The article China makes history by landing on the far side of the Moon by Eric Berger (Ars Technica) has pretty exciting news.

“a Beijing-based control center commanded the spacecraft to begin the landing procedure at 9:15pm ET Monday (10:15am, Tuesday, local time), from an altitude of 15km above the lunar surface. During an 11-minute descent, Chang’e-4 slowed its speed from 1.7 km/s to nearly zero before it landed in the Von Karman Crater in the South Pole-Aitken Basin.”

This is a science mission, but I’m really hoping that they’re going there to check out resources, as well. If we ever want to get serious about space, we need to get robots mining materials on the Moon to build structures for orbit. The only things we should be heavy-lifting from Earth are (maybe) humans and any rare-earth or other minerals that are not available on the Moon.

And, of course, since it’s Ars Technica and they have a couple of guys who are always on the lookout for the next cold war, the article ends by chiding the Chinese for lack of “openness”.

“It is also notable that China’s state news service provided no live coverage of Monday night’s landing attempt. Many of the country’s launches—and more difficult efforts in space—are only reported after the fact, when they are successful. This echoes the Soviet approach during the space race in the 1960s, when many of their spaceflight activities took place covertly, while NASA had its successes and failures covered in real time.”

This is actually untrue: NASA covered its successes and failures in real time because it wanted to rub everyone’s nose in what it was doing. That was the whole point of the Space Race as far as America was concerned. You can’t brag about winning if no-one knows you ran, right? And how much space stuff have we seen since the end of the cold war? The U.S. finally has hegemony and has seemingly lost all interest in space because it’s no fun without competition.[1] So it’s moved to private industry—because obviously they’ll be able to do it much better than the gubmint.
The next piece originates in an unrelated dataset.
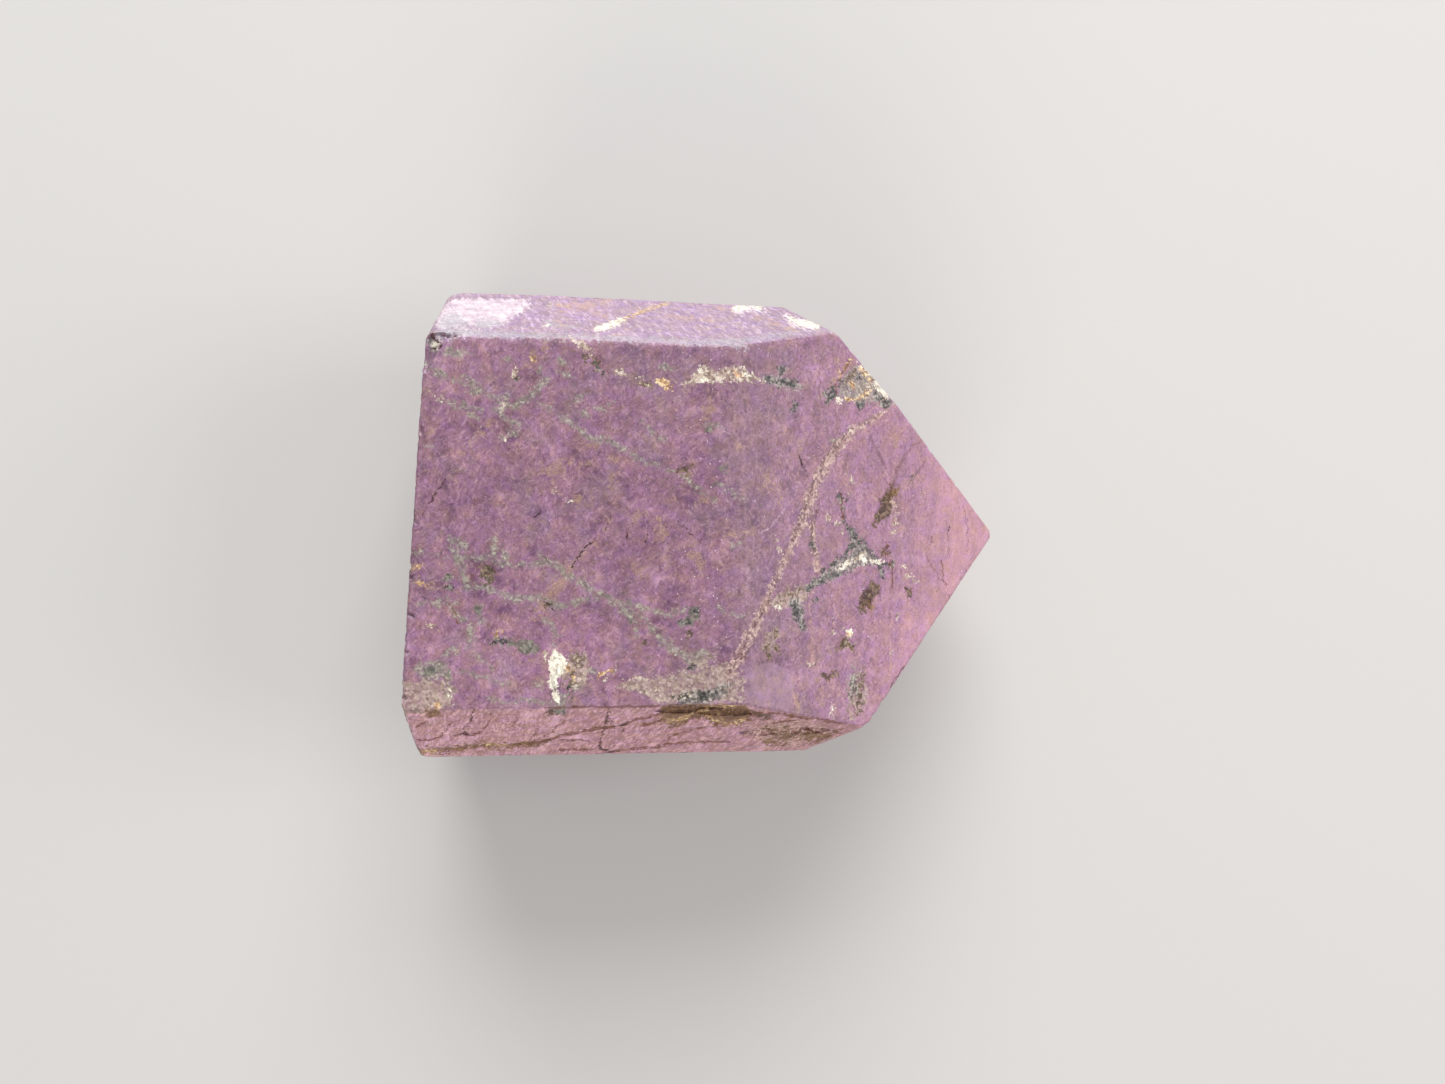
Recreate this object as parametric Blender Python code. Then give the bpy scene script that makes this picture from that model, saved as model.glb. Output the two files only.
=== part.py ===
# Purpurite point: one block of purple manganese phosphate, ground flat on all its
# sides, cut square at the base and brought to a point, lying on its lower face.
# Metres, +Z up, +X from the base towards the point. The origin is on the surface
# that the stone lies on, under the middle of its bounding box.

import math

import bmesh
import bpy
from mathutils import Euler, Vector, noise

MM = 0.001

# Driving dimensions, in millimetres. The middle of the block is half its thickness
# above the surface that the stone lies on.
THICKNESS = 40.0
MIDDLE = Vector((0.0, 0.0, THICKNESS / 2))
ROUGH_BLOCK = Vector((130.0, 100.0, 2 * THICKNESS))

# Each facet is one flat grind: the way it faces, as azimuth about +Z from +X and
# elevation above the horizon in degrees, and how far it lies from the middle of
# the block.
FACETS = {
    "top_face": (0.0, 89.0, 20.07),
    "left_upper_back": (88.8, 25.1, 28.34),
    "left_upper": (86.9, 24.7, 27.78),
    "right_upper": (-88.8, 24.9, 28.37),
    "left_lower": (87.6, -22.0, 28.42),
    "right_lower": (-89.5, -27.0, 27.93),
    "resting_face": (0.0, -90.0, 20.0),
    "base_cut": (176.3, 7.2, 34.85),
    "tip_upper": (2.2, 58.0, 20.15),
    "tip_left_back": (45.1, -1.0, 30.35),
    "tip_left": (41.4, -1.5, 30.78),
    "tip_right": (-41.9, -10.6, 32.05),
    "tip_lower": (-2.0, -57.0, 25.4),
}

# The radius that wear has given the ridge between two facets. Pairs that aren't
# named have the radius of a plain ridge.
RIDGE_RADIUS = 0.5
WORN_RIDGES = {
    ("top_face", "tip_upper"): 6.5,
    ("left_upper", "left_lower"): 1.7,
    ("left_upper_back", "left_lower"): 1.7,
    ("right_upper", "right_lower"): 1.5,
    ("left_upper_back", "base_cut"): 1.1,
    ("left_lower", "base_cut"): 1.1,
    ("right_upper", "base_cut"): 0.9,
    ("right_lower", "base_cut"): 0.9,
    ("left_upper", "tip_left_back"): 1.4,
    ("left_lower", "tip_left_back"): 1.4,
    ("right_upper", "tip_right"): 1.6,
    ("right_lower", "tip_right"): 1.6,
    ("tip_left", "tip_right"): 0.5,
}
STRIPS = 3
FLAT_RIDGE = math.radians(6.0)

# Corners that stuck out and are worn further: the facets that meet there, and how
# much is gone.
WORN_CORNERS = {
    ("base_cut", "left_upper_back", "left_lower"): 1.1,
    ("base_cut", "right_upper", "right_lower"): 0.8,
    ("tip_upper", "tip_left", "tip_right"): 0.45,
    ("tip_upper", "tip_left_back", "left_upper"): 0.35,
    ("tip_upper", "tip_right", "right_upper"): 0.4,
}

# Places where the rock broke away or weathered out. Each has the x and y of its
# middle, the side of the stone that it is on, how far outside the surface its
# middle is, its half-sizes, and its turn about +Z in degrees.
UPPER = 1
LOWER = -1
HOLLOWS = {
    "corner_break": (-31.2, 20.9, UPPER, 0.3, (1.5, 2.9, 1.7), -12.0),
    "corner_flake": (-29.2, 22.6, UPPER, 0.5, (2.0, 0.9, 1.4), 4.0),
    "limonite_gap_1": (0.2, -22.9, UPPER, 0.3, (3.5, 0.9, 1.0), 2.0),
    "limonite_gap_2": (4.9, -23.6, UPPER, 0.5, (3.4, 1.1, 1.1), -5.0),
    "gossan_scar_1": (9.6, -27.4, UPPER, 1.2, (3.0, 1.3, 1.9), 4.0),
    "gossan_scar_2": (15.0, -27.2, UPPER, 1.2, (3.2, 1.1, 1.9), 10.0),
    "tip_pit_1": (26.0, 2.5, UPPER, 0.45, (0.9, 2.2, 0.9), -16.0),
    "tip_pit_2": (23.3, -9.4, UPPER, 0.4, (0.8, 1.9, 0.85), -16.0),
    "tip_pit_3": (22.2, -21.6, UPPER, 0.6, (0.9, 2.6, 0.85), -8.0),
    "quartz_pit": (-15.2, -18.9, UPPER, 0.6, (0.9, 2.3, 0.8), 2.0),
    "ridge_pit": (24.2, 18.6, UPPER, 0.5, (1.2, 2.4, 0.9), 38.0),
    "heel_break": (-35.6, 23.2, LOWER, 0.2, (2.4, 1.8, 1.6), -30.0),
    "heel_flake": (-37.0, -22.6, LOWER, 0.3, (2.0, 2.4, 1.9), 25.0),
    "belly_pit": (6.0, 8.0, LOWER, 0.5, (2.3, 0.9, 0.9), 20.0),
    "belly_gap": (-8.0, -21.4, LOWER, 0.25, (3.6, 0.9, 1.1), -3.0),
}

# Small nicks along the rim between the top face and the base: the y of each, its
# half-length and its half-depth.
RIM_NICKS = (
    (18.7, 0.8, 0.55),
    (15.2, 0.6, 0.35),
    (11.3, 1.0, 0.4),
    (5.6, 0.5, 0.3),
    (0.4, 0.9, 0.35),
    (-6.4, 0.6, 0.45),
    (-10.8, 1.1, 0.35),
    (-15.4, 0.6, 0.3),
    (-20.9, 0.9, 0.45),
)
NICK_TURN = 11.0

# The lumps of broken rock: how close together they are, and how high, for a hollow
# of half-size one. A hollow no larger than a small nick is made of fewer faces.
LUMPS = ((1.2, 0.42), (2.9, 0.2))
SMALL_NICK = 1.5
SLIVER = 0.02

STONE_NAME = "purpurite_point"
STONE_COLOUR = (0.24, 0.10, 0.20, 1.0)
STONE_POLISH = 0.42


def clear_scene():
    for thing in list(bpy.data.objects):
        bpy.data.objects.remove(thing, do_unlink=True)


def new_collection(name):
    collection = bpy.data.collections.new(name)
    bpy.context.scene.collection.children.link(collection)
    return collection


def facing(azimuth, elevation):
    """The unit vector of a facet that faces this way."""
    a = math.radians(azimuth)
    e = math.radians(elevation)
    return Vector((math.cos(a) * math.cos(e), math.sin(a) * math.cos(e), math.sin(e)))


def facet_plane(name):
    """The outward direction of a facet and how far out it lies."""
    azimuth, elevation, reach = FACETS[name]
    return facing(azimuth, elevation), reach


def meeting_point(planes):
    """The point that lies on all three planes, from the middle of the block."""
    (a, reach_a), (b, reach_b), (c, reach_c) = planes
    volume = a.dot(b.cross(c))
    return (b.cross(c) * reach_a + c.cross(a) * reach_b + a.cross(b) * reach_c) / volume


def grind(bm, outward, reach):
    """Takes off all that lies beyond one plane and closes the cut with one face."""
    cut = bmesh.ops.bisect_plane(
        bm,
        geom=[*bm.verts, *bm.edges, *bm.faces],
        plane_co=(MIDDLE + outward * reach) * MM,
        plane_no=outward,
        clear_outer=True,
    )
    rim = [edge for edge in cut["geom_cut"] if isinstance(edge, bmesh.types.BMEdge)]
    return bmesh.ops.contextual_create(bm, geom=rim)["faces"]


def grind_facets(bm):
    """Grinds every facet, and returns the pairs of facets that share a ridge."""
    label = bm.faces.layers.int.new("facet")
    for index, name in enumerate(FACETS):
        for face in grind(bm, *facet_plane(name)):
            face[label] = index
    names = list(FACETS)
    pairs = {tuple(sorted(face[label] for face in edge.link_faces)) for edge in bm.edges}
    return [(names[first], names[second]) for first, second in sorted(pairs)]


def wear_ridge(bm, pair):
    """Rounds one ridge with narrow strips, each tangent to a rod along the ridge."""
    (a, reach_a), (b, reach_b) = facet_plane(pair[0]), facet_plane(pair[1])
    if a.angle(b) < FLAT_RIDGE:
        return
    radius = WORN_RIDGES.get(pair, WORN_RIDGES.get(pair[::-1], RIDGE_RADIUS))
    cosine = a.dot(b)
    for strip in range(1, STRIPS + 1):
        outward = a.slerp(b, strip / (STRIPS + 1))
        share_a = (outward.dot(a) - outward.dot(b) * cosine) / (1 - cosine**2)
        share_b = (outward.dot(b) - outward.dot(a) * cosine) / (1 - cosine**2)
        rod = share_a * (reach_a - radius) + share_b * (reach_b - radius)
        grind(bm, outward, rod + radius)


def wear_corner(bm, names, depth):
    """Takes the point off the corner where three facets meet."""
    planes = [facet_plane(name) for name in names]
    outward = sum((plane[0] for plane in planes), Vector()).normalized()
    grind(bm, outward, meeting_point(planes).dot(outward) - depth)


def grind_stone():
    """The block with every facet on it and its ridges and corners worn round."""
    bm = bmesh.new()
    bmesh.ops.create_cube(bm, size=1.0)
    bmesh.ops.scale(bm, vec=ROUGH_BLOCK * MM, verts=bm.verts)
    bmesh.ops.translate(bm, vec=MIDDLE * MM, verts=bm.verts)
    for pair in grind_facets(bm):
        wear_ridge(bm, pair)
    for names, depth in WORN_CORNERS.items():
        wear_corner(bm, names, depth)
    bmesh.ops.dissolve_degenerate(bm, dist=SLIVER * MM, edges=bm.edges)
    bmesh.ops.recalc_face_normals(bm, faces=bm.faces)
    mesh = bpy.data.meshes.new(STONE_NAME)
    bm.to_mesh(mesh)
    bm.free()
    return mesh


def surface_height(x, y, side):
    """How high the upper or lower surface is over a point."""
    heights = []
    for name in FACETS:
        outward, reach = facet_plane(name)
        if outward.z * side > 0.1:
            heights.append((reach - outward.x * x - outward.y * y) / outward.z)
    return MIDDLE.z + (min(heights) if side == UPPER else max(heights))


def rim_point(y):
    """Where the top face meets the base at this y."""
    across = (Vector((0.0, 1.0, 0.0)), y)
    return MIDDLE + meeting_point((facet_plane("top_face"), facet_plane("base_cut"), across))


def rough_hollow(name, middle, half_sizes, turn, seed, collection):
    """A cutter with the lumpy form of broken rock."""
    bm = bmesh.new()
    fineness = 3 if max(half_sizes) > SMALL_NICK else 2
    bmesh.ops.create_icosphere(bm, subdivisions=fineness, radius=1.0)
    offset = Vector((seed * 3.1, seed * 1.7, seed * 2.3))
    for vert in bm.verts:
        swell = [size * noise.noise(vert.co * grain + offset) for grain, size in LUMPS]
        vert.co *= 1.0 + sum(swell)
    bmesh.ops.scale(bm, vec=Vector(half_sizes) * MM, verts=bm.verts)
    mesh = bpy.data.meshes.new(name)
    bm.to_mesh(mesh)
    bm.free()
    cutter = bpy.data.objects.new(name, mesh)
    cutter.location = Vector(middle) * MM
    cutter.rotation_euler = Euler((0.0, 0.0, math.radians(turn)))
    cutter.hide_render = True
    cutter.display_type = "WIRE"
    collection.objects.link(cutter)


def break_out(stone, collection):
    """Cuts every hollow and nick out of the stone."""
    for seed, (name, hollow) in enumerate(HOLLOWS.items()):
        x, y, side, lift, half_sizes, turn = hollow
        middle = (x, y, surface_height(x, y, side) + side * lift)
        rough_hollow(name, middle, half_sizes, turn, seed, collection)
    for seed, (y, half_length, half_depth) in enumerate(RIM_NICKS):
        half_sizes = (half_depth, half_length, half_depth)
        turn = NICK_TURN * seed
        shape = len(HOLLOWS) + seed
        rough_hollow(f"rim_nick_{seed}", rim_point(y), half_sizes, turn, shape, collection)
    boolean = stone.modifiers.new("hollows", "BOOLEAN")
    boolean.operation = "DIFFERENCE"
    boolean.operand_type = "COLLECTION"
    boolean.collection = collection
    boolean.solver = "EXACT"


def stone_material():
    material = bpy.data.materials.new("polished_purpurite")
    material.use_nodes = True
    surface = material.node_tree.nodes["Principled BSDF"]
    surface.inputs["Base Color"].default_value = STONE_COLOUR
    surface.inputs["Roughness"].default_value = STONE_POLISH
    surface.inputs["Metallic"].default_value = 0.0
    material.diffuse_color = STONE_COLOUR
    return material


def set_down(stone, cutters):
    """Moves the stone so that the middle of its bounding box is over the origin."""
    bpy.context.view_layer.update()
    corners = [stone.matrix_world @ Vector(corner) for corner in stone.bound_box]
    low = Vector([min(corner[axis] for corner in corners) for axis in range(3)])
    high = Vector([max(corner[axis] for corner in corners) for axis in range(3)])
    shift = Vector((-(low.x + high.x) / 2, -(low.y + high.y) / 2, -low.z))
    for thing in (stone, *cutters.objects):
        thing.location += shift


def main():
    clear_scene()
    parts = new_collection("purpurite")
    cutters = new_collection("cutters")
    mesh = grind_stone()
    mesh.materials.append(stone_material())
    stone = bpy.data.objects.new(STONE_NAME, mesh)
    parts.objects.link(stone)
    break_out(stone, cutters)
    set_down(stone, cutters)


main()
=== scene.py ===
import math

import bmesh
import bpy
import numpy as np
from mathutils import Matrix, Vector
from mathutils.bvhtree import BVHTree
from mathutils.geometry import delaunay_2d_cdt
from mathutils.kdtree import KDTree


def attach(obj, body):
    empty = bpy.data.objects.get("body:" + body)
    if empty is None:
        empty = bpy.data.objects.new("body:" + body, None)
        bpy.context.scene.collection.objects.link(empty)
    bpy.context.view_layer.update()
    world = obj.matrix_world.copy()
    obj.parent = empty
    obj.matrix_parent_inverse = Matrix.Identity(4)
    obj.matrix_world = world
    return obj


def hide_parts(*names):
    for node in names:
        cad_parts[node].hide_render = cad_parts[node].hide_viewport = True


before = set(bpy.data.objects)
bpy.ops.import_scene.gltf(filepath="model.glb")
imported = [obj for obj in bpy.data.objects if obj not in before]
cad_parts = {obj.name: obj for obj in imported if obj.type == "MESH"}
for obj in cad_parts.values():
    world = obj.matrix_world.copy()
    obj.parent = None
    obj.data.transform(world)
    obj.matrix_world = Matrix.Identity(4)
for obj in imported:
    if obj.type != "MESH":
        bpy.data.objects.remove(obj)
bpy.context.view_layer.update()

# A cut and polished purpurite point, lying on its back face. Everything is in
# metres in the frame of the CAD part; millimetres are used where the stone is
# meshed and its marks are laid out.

mm = 0.001
scene = bpy.context.scene


# camera

cameraPlan = {
    "place": (3.014, -2.364, 177.6),     # mm, looking straight down
    "photoWidth": 1445,
    "photoHeight": 1084,
    "focalPixels": 1150.0,
    "sensorWidth": 36.0,        # mm
    "nearest": 0.01,            # m, the nearest and farthest that it sees
    "farthest": 20.0,
}


def makeCamera(plan):
    lens = bpy.data.cameras.new("photoCamera")
    lens.sensor_fit = "HORIZONTAL"
    lens.sensor_width = plan["sensorWidth"]
    lens.lens = plan["sensorWidth"] * plan["focalPixels"] / plan["photoWidth"]
    lens.clip_start = plan["nearest"]
    lens.clip_end = plan["farthest"]
    camera = bpy.data.objects.new("photoCamera", lens)
    camera.location = Vector(plan["place"]) * mm
    scene.collection.objects.link(camera)
    scene.camera = camera


makeCamera(cameraPlan)
print("camera in place")


# node helpers

def paint(red, green, blue):
    # a colour as it looks on the screen, 0 to 255, made linear
    linear = []
    for part in (red, green, blue):
        part = part / 255
        linear.append(part / 12.92 if part <= 0.04045 else ((part + 0.055) / 1.055) ** 2.4)
    return (*linear, 1.0)


def put(tree, socket, value):
    if isinstance(value, bpy.types.NodeSocket):
        tree.links.new(value, socket)
    else:
        socket.default_value = value


def addNode(tree, kind, inputs=None, **settings):
    made = tree.nodes.new(kind)
    for name, value in settings.items():
        setattr(made, name, value)
    for key, value in (inputs or {}).items():
        put(tree, made.inputs[key], value)
    return made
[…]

If we want to call it cultural, let’s call it cultural. The US would have had 96 hours of coverage in advance, complete with 8-talking-head-panels to tell us how this was the final nail in the coffin for the Chinese and the Russians—no disrespect, of course. The Chinese did it, prepared a presentation and released it. I honestly prefer the latter. I wouldn’t have taken part in a see-it-live circus, anyway.

But Berger wasn’t done. Not only did the Chinese not broadcast it properly and according to well-established, Western standards of media presentation, there is a more sinister note.

“This may reinforce the concern of some lunar scientists and spaceflight experts, who warn that if we want to see the Moon developed under Western norms of freedom and openness, then NASA and US businesses had better lead the return and development of the Moon during the coming decade.”

OMG, the Chinese are taking over the Moon. Run. Hide.

This attitude is so tiresome, really. Americans just can’t view any issue other than through the lens of their own patriotism. What could possibly lead anyone to believe that the US would be doing things any more “free and open” than the Chinese? Is there any history that leads you to that conclusion? Wasn’t/Isn’t Russia a so-called restricted and closed society? Who’s been carting American asses into space since the Space Shuttle program ended? The Russians, that’s who.

This is just bullshit saber-rattling based on a completely fallacious reading of history from a resident of the United States of Amnesia. It’s the same shit that gets trotted out every time the Empire sees anyone else make any progress at all.


[1] There’s also the matter of a couple of space shuttles—Columbia and Challenger—that blew up—and suddenly NASA started being much more Asian about its news coverage. On top of that, NASA was involved in many military missions for which details are still scarce.